Thu Nov 23, 2017 3:32 am

I have run some tests on my current setup and connected Wireshark up to see the content of packets. My PPPoE connection is to my ISP with a vlan.

The PPPoE it is max 1500-8=1492, ping max size 1472 not fragmenting. It makes no difference if I ping from the router self or an external device so the ping size display is indeed cosmetic.
On the vlan and fiber to the ISP the max mtu is 1502 (payload) and I assume that is the vlan but then I expected it to be 4.

Nice to see how fragmenting works and it is not all bad. As I interpreted is a train of packets that only needs one PPPoE packet on front. These coming free 8 bytes are added to the 1472 and the fragmented size becomes 1480. The last carriage in the packet train can be really badly loaded and destroy the earlier gain archived by bigger packets and my max packet size is 1998+28=2026 so not that much advantage.

update:
I have now spent a lot of time looking at how to make the path MTU larger and I can't get beyond 1492. A nice program to test is mturoute.exe from Eli Fulkerson.

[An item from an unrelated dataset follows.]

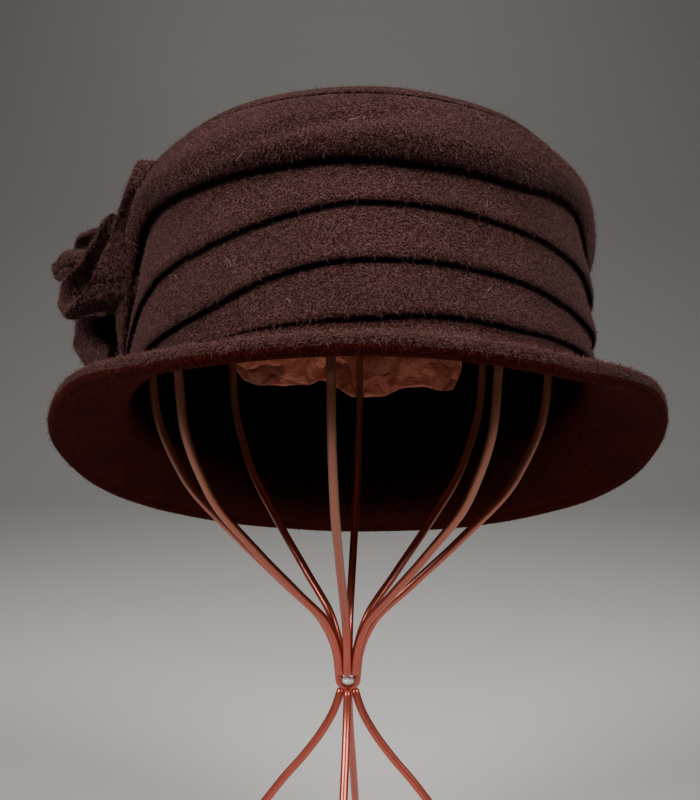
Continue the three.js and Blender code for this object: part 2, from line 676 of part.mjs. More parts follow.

I have now disabled jumbo packets on my Windows network device and the packets can be max 1476 (fragmented). This seems to be strange but I think these extra 4 bytes are there for vlan. Not fragmented it is still the standard 1472 (1492 path MTU). I only wished that RFC4638 could put those 8 bytes for PPPoE above the 1500 (1492) MTU so that 1500 would be interneal network wide.